> Supplied records
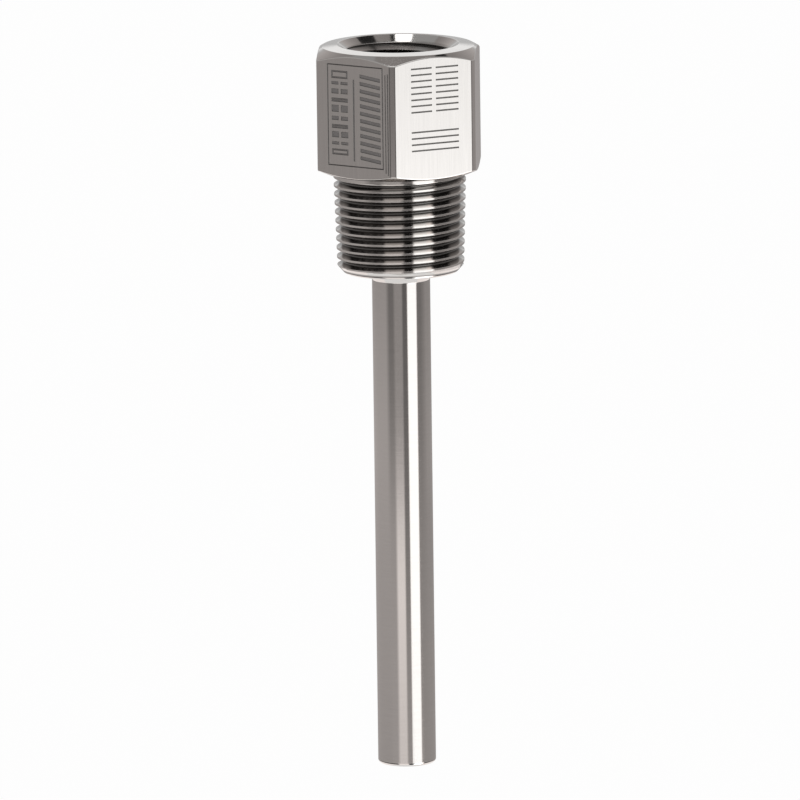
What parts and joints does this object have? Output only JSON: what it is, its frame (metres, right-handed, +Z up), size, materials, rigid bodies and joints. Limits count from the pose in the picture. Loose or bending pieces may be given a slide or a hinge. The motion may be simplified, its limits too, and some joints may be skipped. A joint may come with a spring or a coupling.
{
  "type": "threaded thermowell",
  "caption": "Stainless steel thermowell: hexagon head with a female thread, tapered male pipe thread and a long closed stem with a blind bore for a temperature probe.",
  "frame": {"origin": "on the axis, in the underside of the hexagon where the male thread starts", "axes": "+Z up the axis, out of the mouth of the head; a corner of the hexagon points along -Y"},
  "size_m": [0.0318, 0.036, 0.1471],
  "materials": {
    "stainless": "polished"
  },
  "bodies": {
    "root": {"thermowell": "stainless"}
  },
  "joints": []
}
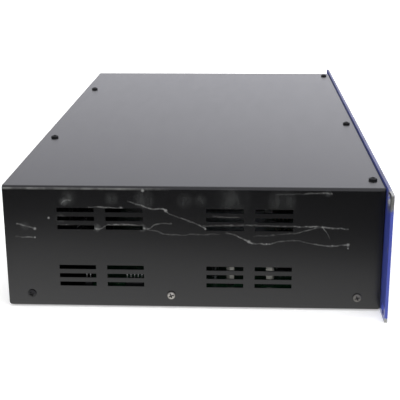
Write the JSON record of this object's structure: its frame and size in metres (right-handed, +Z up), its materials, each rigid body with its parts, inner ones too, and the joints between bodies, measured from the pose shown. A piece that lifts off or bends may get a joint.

> Directive
Write out every record, exactly as written.

> Response below
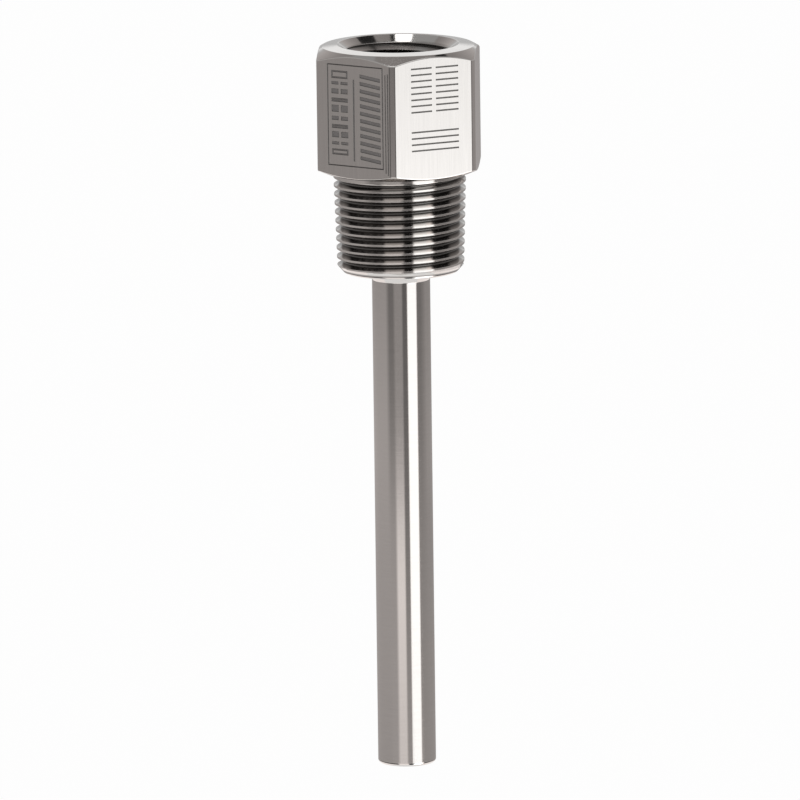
What parts and joints does this object have? Output only JSON: what it is, its frame (metres, right-handed, +Z up), size, materials, rigid bodies and joints. Limits count from the pose in the picture. Loose or bending pieces may be given a slide or a hinge. The motion may be simplified, its limits too, and some joints may be skipped. A joint may come with a spring or a coupling.
{
  "type": "threaded thermowell",
  "caption": "Stainless steel thermowell: hexagon head with a female thread, tapered male pipe thread and a long closed stem with a blind bore for a temperature probe.",
  "frame": {"origin": "on the axis, in the underside of the hexagon where the male thread starts", "axes": "+Z up the axis, out of the mouth of the head; a corner of the hexagon points along -Y"},
  "size_m": [0.0318, 0.036, 0.1471],
  "materials": {
    "stainless": "polished"
  },
  "bodies": {
    "root": {"thermowell": "stainless"}
  },
  "joints": []
}
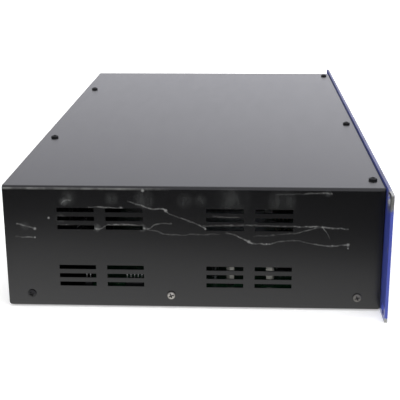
Write the JSON record of this object's structure: its frame and size in metres (right-handed, +Z up), its materials, each rigid body with its parts, inner ones too, and the joints between bodies, measured from the pose shown. A piece that lifts off or bends may get a joint.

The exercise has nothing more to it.